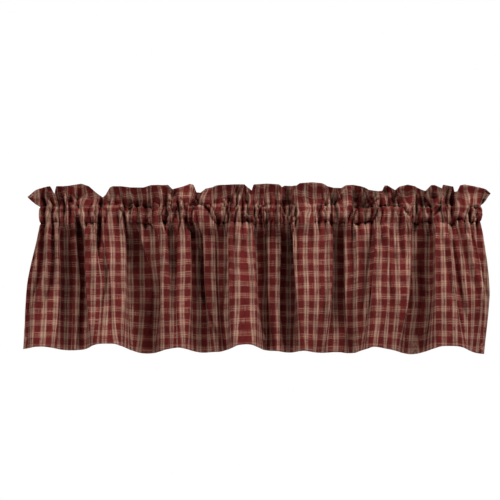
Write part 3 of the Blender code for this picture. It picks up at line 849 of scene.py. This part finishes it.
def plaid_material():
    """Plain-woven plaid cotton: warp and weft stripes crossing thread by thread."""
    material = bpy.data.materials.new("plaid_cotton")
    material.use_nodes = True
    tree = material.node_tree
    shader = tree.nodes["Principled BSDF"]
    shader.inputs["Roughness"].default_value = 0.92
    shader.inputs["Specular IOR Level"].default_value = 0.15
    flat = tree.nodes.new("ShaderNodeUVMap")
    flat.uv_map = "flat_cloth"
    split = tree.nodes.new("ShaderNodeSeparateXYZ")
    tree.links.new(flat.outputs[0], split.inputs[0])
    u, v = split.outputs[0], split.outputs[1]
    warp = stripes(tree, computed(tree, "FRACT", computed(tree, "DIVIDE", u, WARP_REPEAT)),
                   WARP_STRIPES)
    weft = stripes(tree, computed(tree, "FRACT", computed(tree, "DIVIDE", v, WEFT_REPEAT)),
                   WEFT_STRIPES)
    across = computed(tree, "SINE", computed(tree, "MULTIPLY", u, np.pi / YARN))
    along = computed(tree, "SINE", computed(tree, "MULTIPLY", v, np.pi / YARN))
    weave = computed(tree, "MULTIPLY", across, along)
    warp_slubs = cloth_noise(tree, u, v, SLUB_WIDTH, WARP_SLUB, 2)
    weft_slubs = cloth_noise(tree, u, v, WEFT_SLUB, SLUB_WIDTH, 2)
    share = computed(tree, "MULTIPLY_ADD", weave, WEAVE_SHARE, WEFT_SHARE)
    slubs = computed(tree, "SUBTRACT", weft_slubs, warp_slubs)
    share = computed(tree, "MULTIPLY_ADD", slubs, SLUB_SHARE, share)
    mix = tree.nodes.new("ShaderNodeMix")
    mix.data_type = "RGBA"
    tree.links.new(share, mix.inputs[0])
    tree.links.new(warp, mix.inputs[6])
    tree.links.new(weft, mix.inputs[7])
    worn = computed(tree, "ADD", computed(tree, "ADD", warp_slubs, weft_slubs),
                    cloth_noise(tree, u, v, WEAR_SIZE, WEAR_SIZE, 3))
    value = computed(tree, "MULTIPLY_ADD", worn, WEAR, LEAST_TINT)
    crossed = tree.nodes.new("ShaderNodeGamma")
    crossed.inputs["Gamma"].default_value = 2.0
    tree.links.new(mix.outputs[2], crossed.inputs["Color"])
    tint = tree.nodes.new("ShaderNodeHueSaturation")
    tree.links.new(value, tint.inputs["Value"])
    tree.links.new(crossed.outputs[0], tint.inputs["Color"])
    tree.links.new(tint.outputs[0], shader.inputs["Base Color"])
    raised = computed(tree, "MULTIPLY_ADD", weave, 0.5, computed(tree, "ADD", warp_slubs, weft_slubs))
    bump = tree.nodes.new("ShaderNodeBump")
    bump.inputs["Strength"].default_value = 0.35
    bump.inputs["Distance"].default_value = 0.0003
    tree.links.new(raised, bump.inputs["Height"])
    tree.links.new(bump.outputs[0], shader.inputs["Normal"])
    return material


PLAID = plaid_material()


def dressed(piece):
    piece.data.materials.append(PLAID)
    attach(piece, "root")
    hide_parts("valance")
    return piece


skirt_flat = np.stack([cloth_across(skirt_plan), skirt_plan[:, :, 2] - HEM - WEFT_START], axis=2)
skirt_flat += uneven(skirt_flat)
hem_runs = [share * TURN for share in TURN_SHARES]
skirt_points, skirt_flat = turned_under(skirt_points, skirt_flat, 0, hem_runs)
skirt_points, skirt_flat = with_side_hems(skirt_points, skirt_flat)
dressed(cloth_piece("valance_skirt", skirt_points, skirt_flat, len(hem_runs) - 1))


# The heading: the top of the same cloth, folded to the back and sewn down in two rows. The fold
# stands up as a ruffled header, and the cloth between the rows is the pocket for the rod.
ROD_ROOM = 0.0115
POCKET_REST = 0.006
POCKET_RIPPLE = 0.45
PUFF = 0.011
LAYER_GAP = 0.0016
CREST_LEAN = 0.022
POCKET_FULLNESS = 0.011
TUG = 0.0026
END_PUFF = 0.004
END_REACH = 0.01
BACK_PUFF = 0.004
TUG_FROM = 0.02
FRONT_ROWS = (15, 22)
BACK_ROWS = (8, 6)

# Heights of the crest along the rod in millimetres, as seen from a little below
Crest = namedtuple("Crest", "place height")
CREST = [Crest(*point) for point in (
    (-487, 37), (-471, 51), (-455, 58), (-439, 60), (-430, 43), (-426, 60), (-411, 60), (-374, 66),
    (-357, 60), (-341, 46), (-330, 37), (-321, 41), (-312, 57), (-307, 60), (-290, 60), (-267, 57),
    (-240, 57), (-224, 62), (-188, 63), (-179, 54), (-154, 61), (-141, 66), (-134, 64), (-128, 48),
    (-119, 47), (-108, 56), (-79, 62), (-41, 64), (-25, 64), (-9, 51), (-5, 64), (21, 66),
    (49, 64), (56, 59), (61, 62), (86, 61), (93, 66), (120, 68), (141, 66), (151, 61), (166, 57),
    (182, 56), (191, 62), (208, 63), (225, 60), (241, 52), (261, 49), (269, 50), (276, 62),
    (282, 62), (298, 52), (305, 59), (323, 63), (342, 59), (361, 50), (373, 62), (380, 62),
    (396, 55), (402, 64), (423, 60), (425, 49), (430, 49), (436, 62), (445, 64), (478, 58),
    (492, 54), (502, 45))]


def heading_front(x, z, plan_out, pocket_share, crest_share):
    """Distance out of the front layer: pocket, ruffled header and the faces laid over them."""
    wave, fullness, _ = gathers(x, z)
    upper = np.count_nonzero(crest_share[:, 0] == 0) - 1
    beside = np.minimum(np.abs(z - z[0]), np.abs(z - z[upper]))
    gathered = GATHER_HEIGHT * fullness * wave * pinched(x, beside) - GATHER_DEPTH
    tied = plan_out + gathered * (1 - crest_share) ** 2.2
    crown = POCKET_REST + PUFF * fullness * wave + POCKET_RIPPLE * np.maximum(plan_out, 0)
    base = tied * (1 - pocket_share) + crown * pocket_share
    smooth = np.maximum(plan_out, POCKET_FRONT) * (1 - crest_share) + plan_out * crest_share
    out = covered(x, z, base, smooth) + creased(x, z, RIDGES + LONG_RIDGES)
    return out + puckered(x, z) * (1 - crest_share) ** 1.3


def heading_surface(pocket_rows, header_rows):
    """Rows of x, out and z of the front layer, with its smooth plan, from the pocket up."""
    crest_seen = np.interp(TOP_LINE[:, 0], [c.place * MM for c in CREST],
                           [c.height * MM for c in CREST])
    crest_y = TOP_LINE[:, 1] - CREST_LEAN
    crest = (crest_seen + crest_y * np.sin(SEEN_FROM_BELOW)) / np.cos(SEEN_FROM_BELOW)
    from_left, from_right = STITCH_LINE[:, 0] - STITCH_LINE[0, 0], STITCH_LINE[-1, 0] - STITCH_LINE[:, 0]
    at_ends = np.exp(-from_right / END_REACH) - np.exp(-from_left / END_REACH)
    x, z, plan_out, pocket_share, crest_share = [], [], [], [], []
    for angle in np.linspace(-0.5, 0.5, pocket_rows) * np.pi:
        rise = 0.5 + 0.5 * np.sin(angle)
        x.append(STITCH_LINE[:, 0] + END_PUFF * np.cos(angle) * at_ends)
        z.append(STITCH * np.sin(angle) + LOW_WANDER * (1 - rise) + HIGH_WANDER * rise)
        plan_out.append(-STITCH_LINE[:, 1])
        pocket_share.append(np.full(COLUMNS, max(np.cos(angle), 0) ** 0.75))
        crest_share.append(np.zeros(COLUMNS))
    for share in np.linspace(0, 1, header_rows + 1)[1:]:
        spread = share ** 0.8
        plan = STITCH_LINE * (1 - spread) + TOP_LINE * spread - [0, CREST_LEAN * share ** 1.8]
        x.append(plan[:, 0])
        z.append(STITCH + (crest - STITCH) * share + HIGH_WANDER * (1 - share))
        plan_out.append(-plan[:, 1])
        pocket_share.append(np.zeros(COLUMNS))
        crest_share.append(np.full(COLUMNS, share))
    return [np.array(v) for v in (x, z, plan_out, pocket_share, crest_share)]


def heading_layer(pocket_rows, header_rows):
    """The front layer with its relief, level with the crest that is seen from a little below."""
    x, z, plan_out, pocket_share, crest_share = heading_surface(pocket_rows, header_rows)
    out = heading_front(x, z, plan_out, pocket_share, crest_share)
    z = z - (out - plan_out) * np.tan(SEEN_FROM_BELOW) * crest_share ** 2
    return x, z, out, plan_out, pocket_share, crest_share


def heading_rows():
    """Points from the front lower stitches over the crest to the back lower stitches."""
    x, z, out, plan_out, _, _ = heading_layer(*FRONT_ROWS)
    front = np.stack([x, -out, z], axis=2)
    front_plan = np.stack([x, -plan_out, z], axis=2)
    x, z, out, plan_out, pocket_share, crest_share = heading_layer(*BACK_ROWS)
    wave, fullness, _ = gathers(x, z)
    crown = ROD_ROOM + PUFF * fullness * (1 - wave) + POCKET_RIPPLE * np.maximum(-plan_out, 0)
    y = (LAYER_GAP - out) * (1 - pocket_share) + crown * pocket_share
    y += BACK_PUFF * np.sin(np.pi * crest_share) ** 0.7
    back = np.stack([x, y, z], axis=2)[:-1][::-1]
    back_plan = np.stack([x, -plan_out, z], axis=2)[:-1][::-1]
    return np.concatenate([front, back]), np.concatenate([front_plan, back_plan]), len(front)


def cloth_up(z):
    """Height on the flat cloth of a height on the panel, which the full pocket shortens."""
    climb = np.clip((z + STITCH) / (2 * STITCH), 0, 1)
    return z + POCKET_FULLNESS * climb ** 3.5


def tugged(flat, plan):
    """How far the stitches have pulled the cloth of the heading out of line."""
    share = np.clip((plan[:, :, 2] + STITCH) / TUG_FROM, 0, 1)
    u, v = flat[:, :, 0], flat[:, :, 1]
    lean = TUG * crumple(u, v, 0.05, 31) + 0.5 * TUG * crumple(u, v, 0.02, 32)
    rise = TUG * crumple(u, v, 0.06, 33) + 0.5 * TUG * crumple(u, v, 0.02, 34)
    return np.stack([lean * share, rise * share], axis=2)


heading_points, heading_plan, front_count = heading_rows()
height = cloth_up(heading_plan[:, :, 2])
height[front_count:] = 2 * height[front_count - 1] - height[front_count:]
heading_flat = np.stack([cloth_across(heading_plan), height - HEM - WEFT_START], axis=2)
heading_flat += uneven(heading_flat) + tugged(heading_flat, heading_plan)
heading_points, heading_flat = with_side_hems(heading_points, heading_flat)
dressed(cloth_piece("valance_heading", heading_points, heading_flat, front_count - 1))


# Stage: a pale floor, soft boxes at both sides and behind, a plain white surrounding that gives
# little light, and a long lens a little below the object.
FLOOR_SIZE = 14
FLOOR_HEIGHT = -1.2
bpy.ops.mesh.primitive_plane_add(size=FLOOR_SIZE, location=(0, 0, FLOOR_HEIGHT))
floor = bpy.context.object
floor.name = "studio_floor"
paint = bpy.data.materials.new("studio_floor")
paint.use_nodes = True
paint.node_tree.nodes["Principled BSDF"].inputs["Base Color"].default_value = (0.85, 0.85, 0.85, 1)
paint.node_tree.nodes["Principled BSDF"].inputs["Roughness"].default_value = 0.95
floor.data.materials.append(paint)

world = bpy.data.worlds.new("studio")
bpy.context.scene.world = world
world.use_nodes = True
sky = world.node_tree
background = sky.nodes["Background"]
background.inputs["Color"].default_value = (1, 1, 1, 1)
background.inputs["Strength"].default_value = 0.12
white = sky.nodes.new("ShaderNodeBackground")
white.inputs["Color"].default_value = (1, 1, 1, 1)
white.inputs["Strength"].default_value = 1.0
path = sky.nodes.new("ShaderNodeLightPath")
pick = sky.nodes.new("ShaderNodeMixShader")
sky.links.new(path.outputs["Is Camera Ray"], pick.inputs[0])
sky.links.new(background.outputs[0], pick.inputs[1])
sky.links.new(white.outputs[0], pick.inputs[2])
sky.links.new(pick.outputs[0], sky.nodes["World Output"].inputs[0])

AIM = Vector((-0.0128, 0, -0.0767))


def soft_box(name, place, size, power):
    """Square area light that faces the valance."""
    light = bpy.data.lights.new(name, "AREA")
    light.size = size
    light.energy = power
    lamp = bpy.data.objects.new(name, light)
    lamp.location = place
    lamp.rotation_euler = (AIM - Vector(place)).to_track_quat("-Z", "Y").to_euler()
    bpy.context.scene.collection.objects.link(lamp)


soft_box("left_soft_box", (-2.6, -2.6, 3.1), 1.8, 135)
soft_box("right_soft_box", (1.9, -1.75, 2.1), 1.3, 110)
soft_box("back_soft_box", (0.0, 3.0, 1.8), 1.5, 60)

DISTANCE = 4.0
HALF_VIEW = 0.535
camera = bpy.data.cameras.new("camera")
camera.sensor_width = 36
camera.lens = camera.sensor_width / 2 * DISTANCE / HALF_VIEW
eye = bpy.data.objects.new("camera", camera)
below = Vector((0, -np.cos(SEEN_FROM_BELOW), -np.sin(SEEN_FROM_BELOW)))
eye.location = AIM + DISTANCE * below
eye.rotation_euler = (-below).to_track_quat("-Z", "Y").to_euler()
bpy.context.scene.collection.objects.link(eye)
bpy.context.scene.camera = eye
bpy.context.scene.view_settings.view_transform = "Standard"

━━━━━━

Written request: Read the data above. Pull out each line in which the string "scene" appears.

Result for this exercise:
Write part 3 of the Blender code for this picture. It picks up at line 849 of scene.py. This part finishes it.
bpy.context.scene.world = world
    bpy.context.scene.collection.objects.link(lamp)
bpy.context.scene.collection.objects.link(eye)
bpy.context.scene.camera = eye
bpy.context.scene.view_settings.view_transform = "Standard"